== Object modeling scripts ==
===============

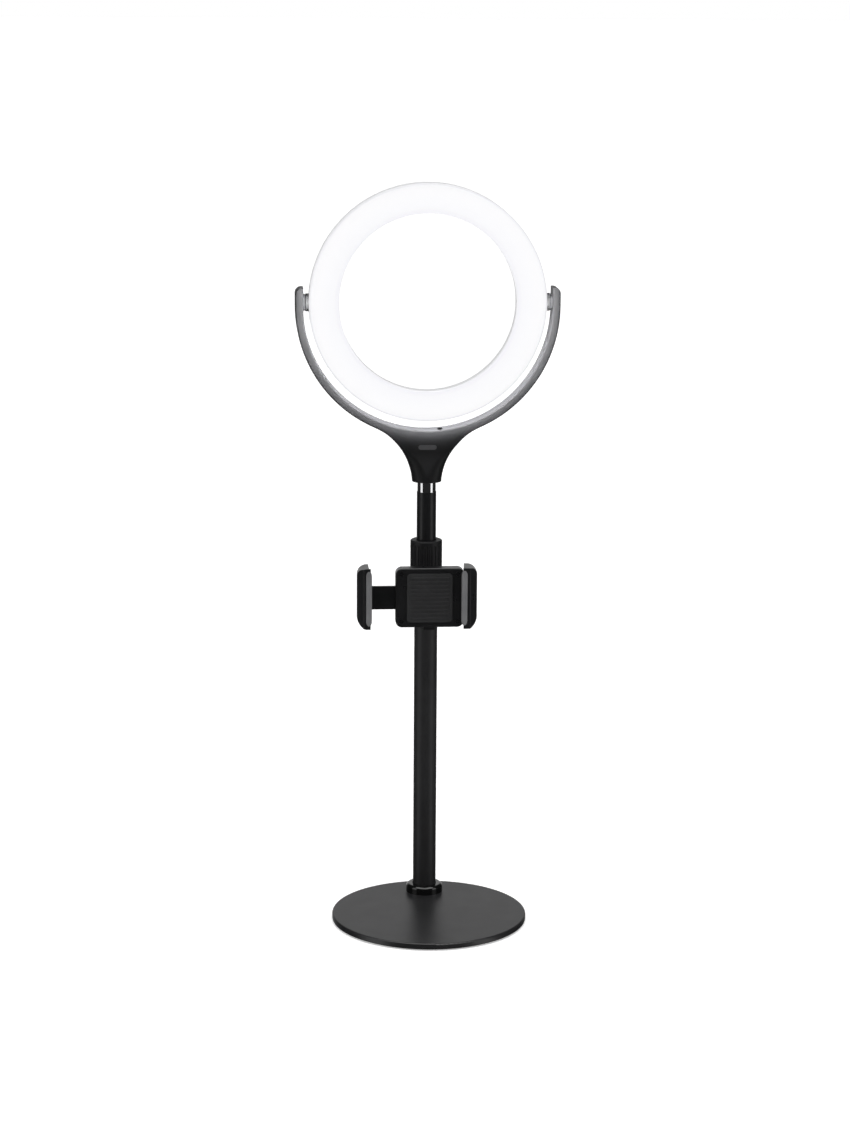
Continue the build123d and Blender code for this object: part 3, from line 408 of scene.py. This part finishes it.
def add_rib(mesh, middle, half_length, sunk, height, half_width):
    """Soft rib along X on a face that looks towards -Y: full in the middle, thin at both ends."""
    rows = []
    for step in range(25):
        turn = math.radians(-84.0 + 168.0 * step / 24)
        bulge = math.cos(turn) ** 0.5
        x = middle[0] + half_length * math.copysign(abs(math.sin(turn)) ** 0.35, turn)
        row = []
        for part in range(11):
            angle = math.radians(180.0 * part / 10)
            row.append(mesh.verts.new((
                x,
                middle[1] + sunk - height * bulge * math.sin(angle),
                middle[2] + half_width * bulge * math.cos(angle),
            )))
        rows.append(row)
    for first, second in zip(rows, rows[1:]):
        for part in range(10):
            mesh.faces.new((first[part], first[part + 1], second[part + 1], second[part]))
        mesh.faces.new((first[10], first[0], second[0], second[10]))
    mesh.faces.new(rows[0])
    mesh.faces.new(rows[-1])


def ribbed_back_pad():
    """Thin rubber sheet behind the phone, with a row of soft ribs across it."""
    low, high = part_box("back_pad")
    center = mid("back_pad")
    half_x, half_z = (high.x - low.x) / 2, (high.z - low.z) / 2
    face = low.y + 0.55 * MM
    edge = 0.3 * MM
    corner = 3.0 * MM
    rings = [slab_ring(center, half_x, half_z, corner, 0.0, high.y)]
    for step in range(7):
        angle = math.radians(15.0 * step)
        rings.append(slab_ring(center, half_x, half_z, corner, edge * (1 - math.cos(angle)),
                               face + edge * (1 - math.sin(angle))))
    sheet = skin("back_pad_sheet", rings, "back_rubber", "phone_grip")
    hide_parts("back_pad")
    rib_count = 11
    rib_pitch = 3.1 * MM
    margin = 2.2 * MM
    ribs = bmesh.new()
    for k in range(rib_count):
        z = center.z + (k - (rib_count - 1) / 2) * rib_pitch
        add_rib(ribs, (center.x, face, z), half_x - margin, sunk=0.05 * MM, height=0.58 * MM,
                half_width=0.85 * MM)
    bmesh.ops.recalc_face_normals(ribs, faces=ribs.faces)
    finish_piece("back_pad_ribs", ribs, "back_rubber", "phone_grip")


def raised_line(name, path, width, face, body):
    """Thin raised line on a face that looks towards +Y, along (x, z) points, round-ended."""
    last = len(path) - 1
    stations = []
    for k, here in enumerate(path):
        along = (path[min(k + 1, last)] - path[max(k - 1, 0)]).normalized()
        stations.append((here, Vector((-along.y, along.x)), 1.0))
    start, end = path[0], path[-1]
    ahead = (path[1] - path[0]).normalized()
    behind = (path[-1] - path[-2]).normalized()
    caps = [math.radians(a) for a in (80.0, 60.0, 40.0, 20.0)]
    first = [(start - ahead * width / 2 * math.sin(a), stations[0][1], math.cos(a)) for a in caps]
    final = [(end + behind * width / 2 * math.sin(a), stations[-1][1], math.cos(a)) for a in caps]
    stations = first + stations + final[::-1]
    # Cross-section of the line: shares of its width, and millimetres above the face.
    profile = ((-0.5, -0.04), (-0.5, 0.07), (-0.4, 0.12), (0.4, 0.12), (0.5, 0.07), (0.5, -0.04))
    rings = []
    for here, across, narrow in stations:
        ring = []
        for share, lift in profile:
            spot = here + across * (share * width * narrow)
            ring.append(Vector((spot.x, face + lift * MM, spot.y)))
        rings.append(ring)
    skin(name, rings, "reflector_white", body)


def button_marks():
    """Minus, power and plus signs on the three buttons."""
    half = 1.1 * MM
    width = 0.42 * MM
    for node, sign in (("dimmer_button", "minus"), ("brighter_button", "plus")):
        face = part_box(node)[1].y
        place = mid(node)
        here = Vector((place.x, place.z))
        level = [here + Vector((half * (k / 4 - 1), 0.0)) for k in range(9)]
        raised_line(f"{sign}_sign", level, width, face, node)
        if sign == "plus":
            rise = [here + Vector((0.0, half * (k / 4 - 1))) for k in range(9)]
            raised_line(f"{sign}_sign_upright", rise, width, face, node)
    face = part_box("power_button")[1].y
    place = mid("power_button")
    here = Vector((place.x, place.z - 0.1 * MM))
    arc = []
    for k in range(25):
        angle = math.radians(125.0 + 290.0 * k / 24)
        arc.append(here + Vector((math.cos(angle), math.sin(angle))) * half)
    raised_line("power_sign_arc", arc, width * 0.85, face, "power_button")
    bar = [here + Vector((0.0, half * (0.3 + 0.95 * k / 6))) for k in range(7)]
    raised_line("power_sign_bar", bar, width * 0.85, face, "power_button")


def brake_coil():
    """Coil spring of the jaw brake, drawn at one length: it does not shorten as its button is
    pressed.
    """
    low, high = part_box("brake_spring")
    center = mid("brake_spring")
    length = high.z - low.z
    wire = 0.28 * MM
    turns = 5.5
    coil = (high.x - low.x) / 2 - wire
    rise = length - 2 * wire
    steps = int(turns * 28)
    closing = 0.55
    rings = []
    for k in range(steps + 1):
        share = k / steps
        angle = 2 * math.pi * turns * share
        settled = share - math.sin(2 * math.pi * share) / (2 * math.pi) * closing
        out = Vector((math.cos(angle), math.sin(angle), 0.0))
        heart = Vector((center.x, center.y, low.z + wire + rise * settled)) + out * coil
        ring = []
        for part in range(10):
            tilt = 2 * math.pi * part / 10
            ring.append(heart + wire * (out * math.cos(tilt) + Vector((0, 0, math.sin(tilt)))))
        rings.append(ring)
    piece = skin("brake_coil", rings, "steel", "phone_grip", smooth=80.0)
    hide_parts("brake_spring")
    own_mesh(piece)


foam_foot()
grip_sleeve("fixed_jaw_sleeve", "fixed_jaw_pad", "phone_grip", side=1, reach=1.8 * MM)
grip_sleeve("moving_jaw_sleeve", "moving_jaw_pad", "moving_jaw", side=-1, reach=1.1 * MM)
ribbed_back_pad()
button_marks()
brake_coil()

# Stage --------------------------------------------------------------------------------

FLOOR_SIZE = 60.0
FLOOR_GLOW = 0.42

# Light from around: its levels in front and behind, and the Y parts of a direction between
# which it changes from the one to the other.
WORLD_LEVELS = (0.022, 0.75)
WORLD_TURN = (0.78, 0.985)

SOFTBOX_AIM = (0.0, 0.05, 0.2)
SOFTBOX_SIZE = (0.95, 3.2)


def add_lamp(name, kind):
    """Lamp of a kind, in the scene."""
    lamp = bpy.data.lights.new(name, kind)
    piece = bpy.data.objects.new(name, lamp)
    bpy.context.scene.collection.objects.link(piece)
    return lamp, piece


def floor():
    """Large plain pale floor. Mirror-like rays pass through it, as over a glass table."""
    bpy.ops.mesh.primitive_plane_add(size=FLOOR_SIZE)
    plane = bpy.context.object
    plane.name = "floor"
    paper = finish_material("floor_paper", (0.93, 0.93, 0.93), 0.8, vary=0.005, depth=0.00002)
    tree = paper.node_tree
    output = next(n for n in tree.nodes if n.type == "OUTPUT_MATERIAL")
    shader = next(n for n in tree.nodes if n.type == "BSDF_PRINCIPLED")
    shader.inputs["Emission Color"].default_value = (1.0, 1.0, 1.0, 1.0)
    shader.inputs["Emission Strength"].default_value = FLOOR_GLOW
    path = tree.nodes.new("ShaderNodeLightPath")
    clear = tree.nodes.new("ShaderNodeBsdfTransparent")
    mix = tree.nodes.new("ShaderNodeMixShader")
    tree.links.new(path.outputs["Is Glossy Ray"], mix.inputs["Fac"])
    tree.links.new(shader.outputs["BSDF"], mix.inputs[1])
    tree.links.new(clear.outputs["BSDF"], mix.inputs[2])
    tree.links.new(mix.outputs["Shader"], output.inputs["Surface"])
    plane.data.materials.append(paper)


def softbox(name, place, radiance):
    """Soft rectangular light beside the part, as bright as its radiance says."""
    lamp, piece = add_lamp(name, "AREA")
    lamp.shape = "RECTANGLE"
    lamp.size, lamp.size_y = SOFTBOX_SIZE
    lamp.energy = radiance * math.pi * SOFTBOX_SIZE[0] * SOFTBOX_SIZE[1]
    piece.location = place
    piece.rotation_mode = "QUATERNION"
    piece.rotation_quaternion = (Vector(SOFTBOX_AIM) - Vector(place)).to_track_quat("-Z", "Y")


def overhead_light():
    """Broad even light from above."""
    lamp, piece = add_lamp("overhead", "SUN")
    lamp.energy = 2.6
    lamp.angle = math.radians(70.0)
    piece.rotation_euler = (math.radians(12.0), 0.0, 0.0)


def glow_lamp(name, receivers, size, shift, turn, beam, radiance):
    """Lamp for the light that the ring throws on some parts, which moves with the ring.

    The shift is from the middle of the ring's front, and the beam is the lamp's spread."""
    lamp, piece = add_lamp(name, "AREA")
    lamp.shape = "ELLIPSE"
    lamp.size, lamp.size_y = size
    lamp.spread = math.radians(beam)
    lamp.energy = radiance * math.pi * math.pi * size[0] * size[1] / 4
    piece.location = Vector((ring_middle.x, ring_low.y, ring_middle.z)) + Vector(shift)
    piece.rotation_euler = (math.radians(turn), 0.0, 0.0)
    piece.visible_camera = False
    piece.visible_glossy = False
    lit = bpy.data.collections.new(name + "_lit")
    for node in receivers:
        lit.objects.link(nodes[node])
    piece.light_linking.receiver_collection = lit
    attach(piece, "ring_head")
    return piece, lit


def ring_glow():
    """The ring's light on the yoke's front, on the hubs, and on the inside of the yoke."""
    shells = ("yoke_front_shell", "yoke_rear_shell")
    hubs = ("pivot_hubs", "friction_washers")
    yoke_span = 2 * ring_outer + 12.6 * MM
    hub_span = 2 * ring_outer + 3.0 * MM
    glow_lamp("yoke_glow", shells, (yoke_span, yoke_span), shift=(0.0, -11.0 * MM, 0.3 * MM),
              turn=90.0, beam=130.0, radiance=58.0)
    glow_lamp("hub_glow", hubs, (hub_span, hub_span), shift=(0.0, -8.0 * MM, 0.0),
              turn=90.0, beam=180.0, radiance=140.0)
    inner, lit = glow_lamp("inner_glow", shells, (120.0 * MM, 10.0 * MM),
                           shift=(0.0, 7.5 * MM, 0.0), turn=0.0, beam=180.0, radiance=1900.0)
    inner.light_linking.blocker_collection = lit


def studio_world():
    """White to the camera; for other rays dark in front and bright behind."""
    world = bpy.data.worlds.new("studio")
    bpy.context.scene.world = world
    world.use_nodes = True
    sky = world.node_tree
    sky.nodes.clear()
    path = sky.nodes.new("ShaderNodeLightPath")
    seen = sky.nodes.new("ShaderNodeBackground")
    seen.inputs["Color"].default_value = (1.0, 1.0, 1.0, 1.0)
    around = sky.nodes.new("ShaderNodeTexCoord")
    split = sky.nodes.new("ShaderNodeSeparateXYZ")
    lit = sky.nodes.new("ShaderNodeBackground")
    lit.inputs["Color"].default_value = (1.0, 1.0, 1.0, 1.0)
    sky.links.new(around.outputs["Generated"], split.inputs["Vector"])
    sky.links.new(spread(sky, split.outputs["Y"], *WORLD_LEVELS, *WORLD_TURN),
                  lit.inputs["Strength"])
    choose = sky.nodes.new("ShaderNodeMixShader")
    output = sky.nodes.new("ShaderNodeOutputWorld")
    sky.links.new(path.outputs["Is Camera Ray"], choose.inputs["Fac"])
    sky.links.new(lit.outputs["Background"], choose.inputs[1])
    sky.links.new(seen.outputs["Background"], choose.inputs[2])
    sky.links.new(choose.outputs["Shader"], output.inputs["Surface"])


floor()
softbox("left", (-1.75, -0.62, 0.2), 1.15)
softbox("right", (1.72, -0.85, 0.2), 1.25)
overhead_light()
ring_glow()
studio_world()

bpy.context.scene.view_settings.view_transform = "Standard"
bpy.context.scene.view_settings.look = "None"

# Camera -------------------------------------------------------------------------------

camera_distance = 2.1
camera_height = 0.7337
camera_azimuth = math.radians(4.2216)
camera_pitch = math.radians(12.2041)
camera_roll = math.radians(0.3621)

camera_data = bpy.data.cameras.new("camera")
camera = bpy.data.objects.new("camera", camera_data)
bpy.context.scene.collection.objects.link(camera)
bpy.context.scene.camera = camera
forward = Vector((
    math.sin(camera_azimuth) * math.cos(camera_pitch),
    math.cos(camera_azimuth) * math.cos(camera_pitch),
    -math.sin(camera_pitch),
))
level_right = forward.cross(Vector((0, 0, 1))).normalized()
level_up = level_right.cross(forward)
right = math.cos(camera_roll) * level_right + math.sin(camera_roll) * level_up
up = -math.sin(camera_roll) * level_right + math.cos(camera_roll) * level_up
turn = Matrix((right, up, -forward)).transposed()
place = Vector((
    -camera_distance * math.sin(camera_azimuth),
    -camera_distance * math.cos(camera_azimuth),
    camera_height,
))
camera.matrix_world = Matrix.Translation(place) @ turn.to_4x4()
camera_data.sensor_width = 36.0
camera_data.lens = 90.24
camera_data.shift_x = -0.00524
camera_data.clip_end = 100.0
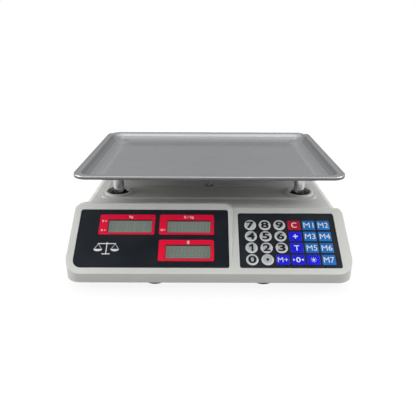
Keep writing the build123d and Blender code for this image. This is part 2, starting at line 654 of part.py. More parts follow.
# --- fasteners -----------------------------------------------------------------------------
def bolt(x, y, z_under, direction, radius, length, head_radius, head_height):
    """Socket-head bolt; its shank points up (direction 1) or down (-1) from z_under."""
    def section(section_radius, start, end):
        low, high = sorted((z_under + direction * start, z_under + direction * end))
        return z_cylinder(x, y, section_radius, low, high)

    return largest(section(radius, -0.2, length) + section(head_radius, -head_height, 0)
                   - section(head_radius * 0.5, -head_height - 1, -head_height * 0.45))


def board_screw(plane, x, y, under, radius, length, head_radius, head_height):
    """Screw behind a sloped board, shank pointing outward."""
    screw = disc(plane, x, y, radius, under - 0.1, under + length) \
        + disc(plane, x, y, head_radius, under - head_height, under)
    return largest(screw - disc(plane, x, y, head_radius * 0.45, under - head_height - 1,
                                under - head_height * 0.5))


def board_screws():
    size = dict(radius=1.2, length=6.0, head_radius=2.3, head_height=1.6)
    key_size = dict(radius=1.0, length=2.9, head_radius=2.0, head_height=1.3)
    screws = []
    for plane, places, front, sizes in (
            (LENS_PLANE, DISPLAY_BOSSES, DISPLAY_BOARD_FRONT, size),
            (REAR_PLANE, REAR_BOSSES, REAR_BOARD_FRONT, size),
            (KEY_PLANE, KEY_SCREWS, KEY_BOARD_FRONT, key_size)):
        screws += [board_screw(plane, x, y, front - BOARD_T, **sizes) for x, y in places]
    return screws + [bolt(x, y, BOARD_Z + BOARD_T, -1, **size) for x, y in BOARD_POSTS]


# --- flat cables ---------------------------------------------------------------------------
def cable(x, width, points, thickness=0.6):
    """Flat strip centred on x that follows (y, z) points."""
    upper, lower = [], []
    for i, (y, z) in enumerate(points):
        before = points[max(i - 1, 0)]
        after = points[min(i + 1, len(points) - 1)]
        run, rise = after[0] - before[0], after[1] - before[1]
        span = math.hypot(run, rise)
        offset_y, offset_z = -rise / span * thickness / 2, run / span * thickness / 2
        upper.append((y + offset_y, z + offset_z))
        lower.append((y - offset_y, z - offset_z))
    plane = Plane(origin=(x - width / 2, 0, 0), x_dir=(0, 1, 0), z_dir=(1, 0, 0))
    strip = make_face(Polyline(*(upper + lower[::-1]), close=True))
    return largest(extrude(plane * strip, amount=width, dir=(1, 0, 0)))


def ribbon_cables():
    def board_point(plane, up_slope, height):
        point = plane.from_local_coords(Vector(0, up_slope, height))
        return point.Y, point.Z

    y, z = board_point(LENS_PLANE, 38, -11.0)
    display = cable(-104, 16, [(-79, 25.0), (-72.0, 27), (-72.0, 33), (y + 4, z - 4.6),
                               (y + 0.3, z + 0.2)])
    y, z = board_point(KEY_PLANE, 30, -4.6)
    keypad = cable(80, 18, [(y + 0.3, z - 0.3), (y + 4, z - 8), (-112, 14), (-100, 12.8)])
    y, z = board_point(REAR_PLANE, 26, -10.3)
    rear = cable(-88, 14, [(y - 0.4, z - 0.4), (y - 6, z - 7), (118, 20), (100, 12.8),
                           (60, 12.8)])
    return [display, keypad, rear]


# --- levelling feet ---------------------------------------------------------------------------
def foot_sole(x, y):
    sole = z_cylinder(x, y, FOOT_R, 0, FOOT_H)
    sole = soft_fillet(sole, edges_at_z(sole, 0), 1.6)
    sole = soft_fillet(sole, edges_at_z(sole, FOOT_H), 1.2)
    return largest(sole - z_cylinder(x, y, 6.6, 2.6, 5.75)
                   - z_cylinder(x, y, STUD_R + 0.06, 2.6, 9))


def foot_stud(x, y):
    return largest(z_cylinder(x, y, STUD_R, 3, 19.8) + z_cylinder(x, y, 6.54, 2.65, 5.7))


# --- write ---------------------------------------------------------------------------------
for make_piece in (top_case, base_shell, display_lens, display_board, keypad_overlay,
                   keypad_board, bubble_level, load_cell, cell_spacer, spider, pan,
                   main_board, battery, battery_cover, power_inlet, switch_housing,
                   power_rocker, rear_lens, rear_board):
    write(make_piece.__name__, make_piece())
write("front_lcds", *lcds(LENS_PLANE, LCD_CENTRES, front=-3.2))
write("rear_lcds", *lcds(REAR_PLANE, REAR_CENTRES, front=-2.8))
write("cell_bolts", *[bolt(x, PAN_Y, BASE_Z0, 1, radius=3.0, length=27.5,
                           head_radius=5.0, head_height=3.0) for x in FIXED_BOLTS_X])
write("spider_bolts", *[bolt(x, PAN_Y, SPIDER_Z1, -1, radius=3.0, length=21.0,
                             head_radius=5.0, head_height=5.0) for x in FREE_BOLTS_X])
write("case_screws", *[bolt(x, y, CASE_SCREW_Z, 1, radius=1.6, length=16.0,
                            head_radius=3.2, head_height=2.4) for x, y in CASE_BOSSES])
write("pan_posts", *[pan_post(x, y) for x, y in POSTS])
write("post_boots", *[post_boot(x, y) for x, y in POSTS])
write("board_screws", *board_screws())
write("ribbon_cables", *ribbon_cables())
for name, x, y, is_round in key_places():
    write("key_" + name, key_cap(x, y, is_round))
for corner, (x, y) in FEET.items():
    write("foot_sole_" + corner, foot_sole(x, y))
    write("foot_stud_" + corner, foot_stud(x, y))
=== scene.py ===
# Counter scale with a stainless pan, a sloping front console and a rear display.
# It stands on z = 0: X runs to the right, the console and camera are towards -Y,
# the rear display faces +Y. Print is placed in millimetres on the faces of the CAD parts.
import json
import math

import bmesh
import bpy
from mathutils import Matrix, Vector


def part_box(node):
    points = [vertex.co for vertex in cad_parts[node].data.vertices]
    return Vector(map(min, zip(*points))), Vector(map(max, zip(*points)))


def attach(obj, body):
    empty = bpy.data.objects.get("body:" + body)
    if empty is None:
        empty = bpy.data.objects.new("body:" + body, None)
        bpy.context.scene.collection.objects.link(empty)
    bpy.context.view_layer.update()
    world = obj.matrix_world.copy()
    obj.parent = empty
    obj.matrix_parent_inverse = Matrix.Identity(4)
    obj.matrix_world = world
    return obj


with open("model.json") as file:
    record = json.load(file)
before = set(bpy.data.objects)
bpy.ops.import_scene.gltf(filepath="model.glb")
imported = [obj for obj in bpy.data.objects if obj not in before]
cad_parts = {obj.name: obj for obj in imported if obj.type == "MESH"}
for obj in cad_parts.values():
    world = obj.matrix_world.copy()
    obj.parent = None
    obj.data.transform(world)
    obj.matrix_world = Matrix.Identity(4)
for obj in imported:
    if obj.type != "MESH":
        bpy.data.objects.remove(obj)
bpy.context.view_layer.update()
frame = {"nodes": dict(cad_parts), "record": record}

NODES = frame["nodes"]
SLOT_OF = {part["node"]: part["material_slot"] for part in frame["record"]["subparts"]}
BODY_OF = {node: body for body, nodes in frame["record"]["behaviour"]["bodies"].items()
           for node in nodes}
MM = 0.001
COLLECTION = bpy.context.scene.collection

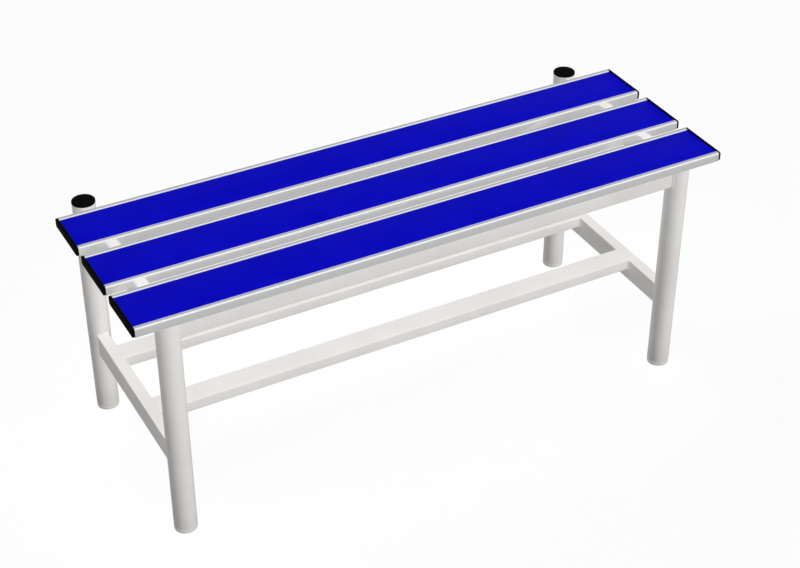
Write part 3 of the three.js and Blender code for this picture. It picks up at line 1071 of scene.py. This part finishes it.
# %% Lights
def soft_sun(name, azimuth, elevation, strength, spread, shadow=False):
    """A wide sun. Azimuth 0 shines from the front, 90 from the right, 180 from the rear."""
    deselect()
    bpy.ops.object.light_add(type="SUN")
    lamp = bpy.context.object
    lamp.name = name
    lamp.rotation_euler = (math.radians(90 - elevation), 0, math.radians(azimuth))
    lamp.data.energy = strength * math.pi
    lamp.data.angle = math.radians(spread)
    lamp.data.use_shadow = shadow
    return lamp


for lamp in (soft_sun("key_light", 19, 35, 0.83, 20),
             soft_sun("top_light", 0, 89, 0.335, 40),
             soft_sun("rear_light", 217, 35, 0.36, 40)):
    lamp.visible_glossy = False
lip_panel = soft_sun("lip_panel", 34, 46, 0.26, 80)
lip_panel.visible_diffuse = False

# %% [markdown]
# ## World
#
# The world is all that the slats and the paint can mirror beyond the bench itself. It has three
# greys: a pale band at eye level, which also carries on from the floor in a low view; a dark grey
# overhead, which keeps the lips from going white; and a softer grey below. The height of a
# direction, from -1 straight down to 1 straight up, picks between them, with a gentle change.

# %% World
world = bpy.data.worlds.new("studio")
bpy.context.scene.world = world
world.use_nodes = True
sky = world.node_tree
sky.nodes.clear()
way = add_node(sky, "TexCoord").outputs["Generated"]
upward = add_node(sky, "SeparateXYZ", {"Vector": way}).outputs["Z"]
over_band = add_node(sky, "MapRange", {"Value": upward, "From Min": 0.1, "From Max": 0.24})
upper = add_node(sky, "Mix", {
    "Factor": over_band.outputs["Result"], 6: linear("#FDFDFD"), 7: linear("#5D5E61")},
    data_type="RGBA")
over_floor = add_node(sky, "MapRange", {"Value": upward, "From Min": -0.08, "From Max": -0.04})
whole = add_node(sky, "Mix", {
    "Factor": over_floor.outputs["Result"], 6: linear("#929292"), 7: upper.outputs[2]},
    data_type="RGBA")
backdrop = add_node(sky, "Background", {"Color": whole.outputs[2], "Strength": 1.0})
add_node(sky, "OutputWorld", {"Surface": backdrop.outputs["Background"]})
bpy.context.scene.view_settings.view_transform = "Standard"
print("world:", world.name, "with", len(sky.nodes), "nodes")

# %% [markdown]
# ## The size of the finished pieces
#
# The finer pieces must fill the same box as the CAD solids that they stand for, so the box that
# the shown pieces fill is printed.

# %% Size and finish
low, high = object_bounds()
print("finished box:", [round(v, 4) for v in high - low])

===============

Among the entries above, locate the lines containing "for name, x, y, is_round" and "imported = [obj", and transcribe exactly those two lines and all lines between.

== Exercise answer ==
for name, x, y, is_round in key_places():
    write("key_" + name, key_cap(x, y, is_round))
for corner, (x, y) in FEET.items():
    write("foot_sole_" + corner, foot_sole(x, y))
    write("foot_stud_" + corner, foot_stud(x, y))
=== scene.py ===
# Counter scale with a stainless pan, a sloping front console and a rear display.
# It stands on z = 0: X runs to the right, the console and camera are towards -Y,
# the rear display faces +Y. Print is placed in millimetres on the faces of the CAD parts.
import json
import math

import bmesh
import bpy
from mathutils import Matrix, Vector


def part_box(node):
    points = [vertex.co for vertex in cad_parts[node].data.vertices]
    return Vector(map(min, zip(*points))), Vector(map(max, zip(*points)))


def attach(obj, body):
    empty = bpy.data.objects.get("body:" + body)
    if empty is None:
        empty = bpy.data.objects.new("body:" + body, None)
        bpy.context.scene.collection.objects.link(empty)
    bpy.context.view_layer.update()
    world = obj.matrix_world.copy()
    obj.parent = empty
    obj.matrix_parent_inverse = Matrix.Identity(4)
    obj.matrix_world = world
    return obj


with open("model.json") as file:
    record = json.load(file)
before = set(bpy.data.objects)
bpy.ops.import_scene.gltf(filepath="model.glb")
imported = [obj for obj in bpy.data.objects if obj not in before]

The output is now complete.